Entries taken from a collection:

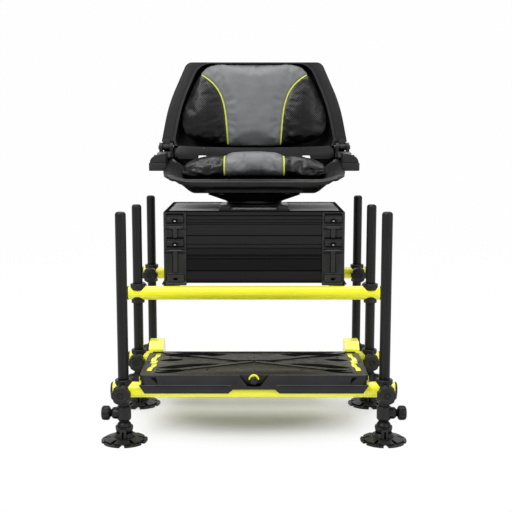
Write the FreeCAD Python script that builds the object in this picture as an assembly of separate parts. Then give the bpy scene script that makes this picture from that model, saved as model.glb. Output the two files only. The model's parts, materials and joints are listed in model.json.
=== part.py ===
"""Fishing seat box on six telescopic legs, with a swivel seat and a front footplate.

Millimetres, +Z up, the front of the box faces -Y. The origin lies under the middle of
the bounding box, on the ground. Every physical piece is its own solid; each node is
written to parts/NODE.step.
"""
import FreeCAD, Part
import math
import os

V = FreeCAD.Vector
X_AXIS = V(1, 0, 0)
Y_AXIS = V(0, 1, 0)
Z_AXIS = V(0, 0, 1)
SIDES = {"left": -1, "right": 1}

# fits
RUN_FIT = 0.08  # radial clearance of a running shaft
SEAT_GAP = 0.05  # radial clearance of pieces that are fitted for good
BODY_GAP = 0.4  # clearance between faces that pass each other

# legs and cross tubes
LEG_D = 25.0
LEG_WALL = 2.0
LEG_X = 302.5
ROW_FRONT_MID = 300.0
ROW_MID_REAR = 340.0
LEG_TOP = {"front": 538.0, "mid": 529.0, "rear": 526.0}
LEG_BOTTOM = 66.0
CAP_H = 9.0
TUBE_D = 36.0
TUBE_WALL = 2.5
TUBE_HALF = 326.0
END_CAP_T = 5.0
Z_UPPER = 298.0
Z_LOW = 124.0

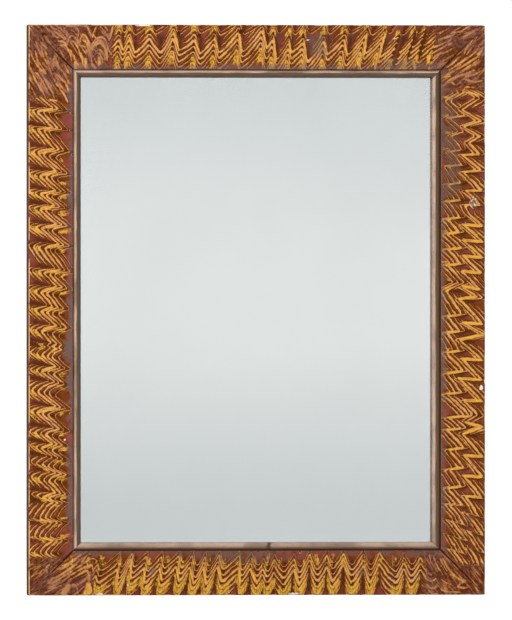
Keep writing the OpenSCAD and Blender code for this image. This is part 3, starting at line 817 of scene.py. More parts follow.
def stroke_distance(side, along, across):
    """Distance outside the nearest loose stroke, in millimetres"""
    nearest = np.full_like(along, FAR)
    for half_width, points in LOOSE_STROKES[side]:
        path = curve_through(points)
        low, high = path.min(axis=0) - 6, path.max(axis=0) + 6
        close = (along > low[0]) & (along < high[0]) & (across > low[1]) & (across < high[1])
        here = np.stack([along[close], across[close]], axis=-1)
        best = np.full(len(here), FAR)
        for number, (first, last) in enumerate(zip(path[:-1], path[1:])):
            step = last - first
            share = np.clip((here - first) @ step / max(step @ step, 1e-6), 0, 1)
            distance = np.linalg.norm(here - first - share[:, None] * step, axis=-1)
            middle = (number + 0.5) / (len(path) - 1)
            taper = half_width * (0.5 + 0.8 * math.sqrt(middle * (1 - middle)))
            best = np.minimum(best, distance - taper)
        nearest[close] = np.minimum(nearest[close], best)
    return nearest


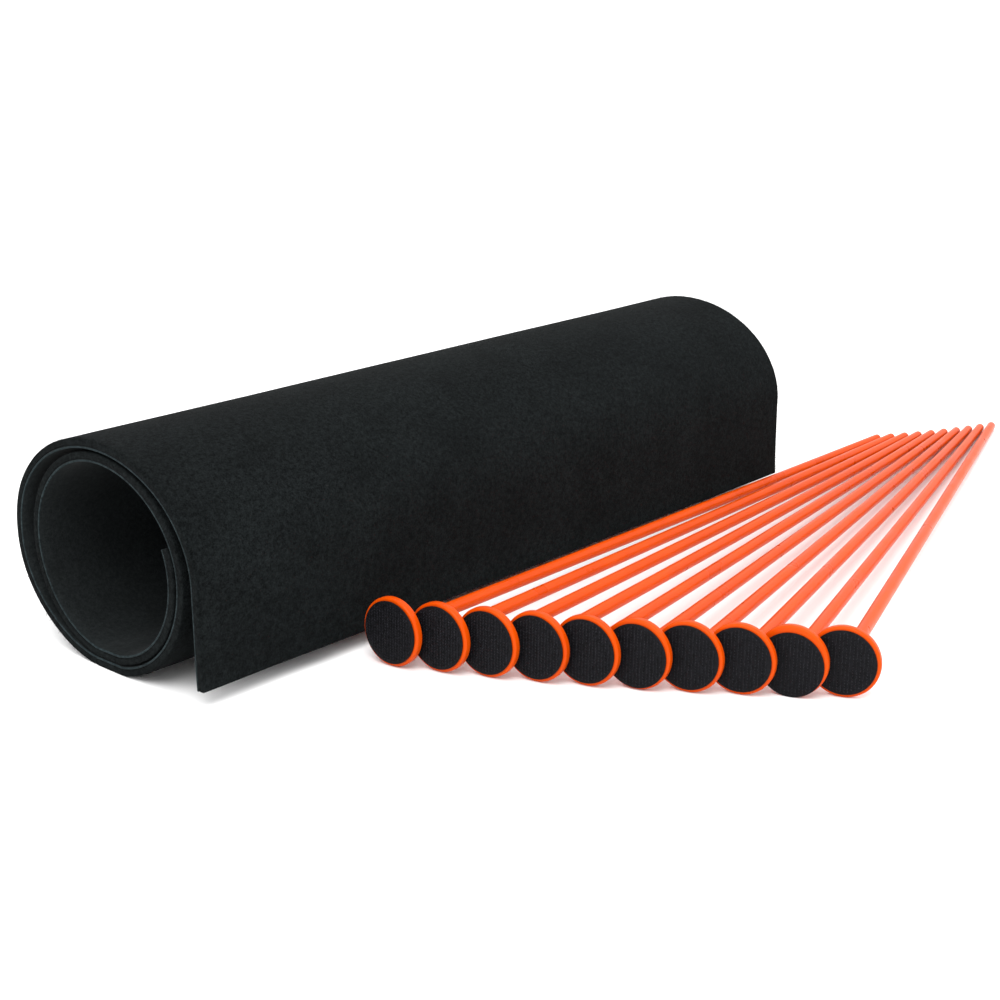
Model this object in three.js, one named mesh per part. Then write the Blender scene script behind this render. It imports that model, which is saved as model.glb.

▸ **WRITTEN PROBLEM**
Without leaving anything out, give the entries again exactly.

▸ **RESPONSE TO THIS TASK**
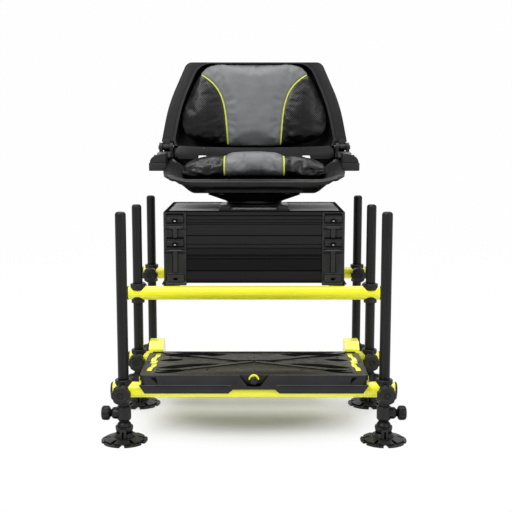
Write the FreeCAD Python script that builds the object in this picture as an assembly of separate parts. Then give the bpy scene script that makes this picture from that model, saved as model.glb. Output the two files only. The model's parts, materials and joints are listed in model.json.
=== part.py ===
"""Fishing seat box on six telescopic legs, with a swivel seat and a front footplate.

Millimetres, +Z up, the front of the box faces -Y. The origin lies under the middle of
the bounding box, on the ground. Every physical piece is its own solid; each node is
written to parts/NODE.step.
"""
import FreeCAD, Part
import math
import os

V = FreeCAD.Vector
X_AXIS = V(1, 0, 0)
Y_AXIS = V(0, 1, 0)
Z_AXIS = V(0, 0, 1)
SIDES = {"left": -1, "right": 1}

# fits
RUN_FIT = 0.08  # radial clearance of a running shaft
SEAT_GAP = 0.05  # radial clearance of pieces that are fitted for good
BODY_GAP = 0.4  # clearance between faces that pass each other

# legs and cross tubes
LEG_D = 25.0
LEG_WALL = 2.0
LEG_X = 302.5
ROW_FRONT_MID = 300.0
ROW_MID_REAR = 340.0
LEG_TOP = {"front": 538.0, "mid": 529.0, "rear": 526.0}
LEG_BOTTOM = 66.0
CAP_H = 9.0
TUBE_D = 36.0
TUBE_WALL = 2.5
TUBE_HALF = 326.0
END_CAP_T = 5.0
Z_UPPER = 298.0
Z_LOW = 124.0

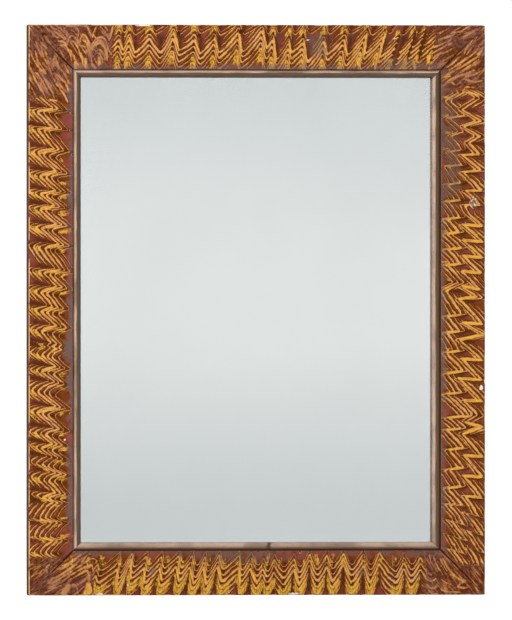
Keep writing the OpenSCAD and Blender code for this image. This is part 3, starting at line 817 of scene.py. More parts follow.
def stroke_distance(side, along, across):
    """Distance outside the nearest loose stroke, in millimetres"""
    nearest = np.full_like(along, FAR)
    for half_width, points in LOOSE_STROKES[side]:
        path = curve_through(points)
        low, high = path.min(axis=0) - 6, path.max(axis=0) + 6
        close = (along > low[0]) & (along < high[0]) & (across > low[1]) & (across < high[1])
        here = np.stack([along[close], across[close]], axis=-1)
        best = np.full(len(here), FAR)
        for number, (first, last) in enumerate(zip(path[:-1], path[1:])):
            step = last - first
            share = np.clip((here - first) @ step / max(step @ step, 1e-6), 0, 1)
            distance = np.linalg.norm(here - first - share[:, None] * step, axis=-1)
            middle = (number + 0.5) / (len(path) - 1)
            taper = half_width * (0.5 + 0.8 * math.sqrt(middle * (1 - middle)))
            best = np.minimum(best, distance - taper)
        nearest[close] = np.minimum(nearest[close], best)
    return nearest


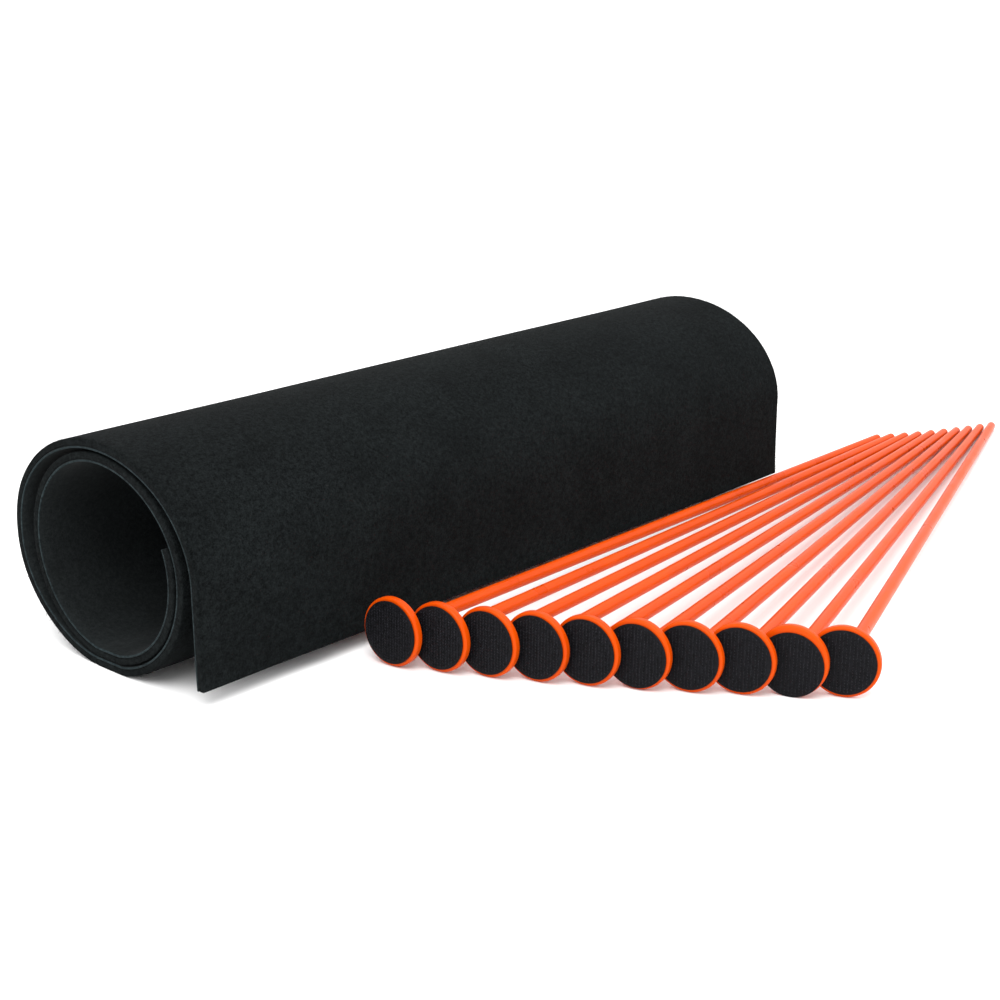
Model this object in three.js, one named mesh per part. Then write the Blender scene script behind this render. It imports that model, which is saved as model.glb.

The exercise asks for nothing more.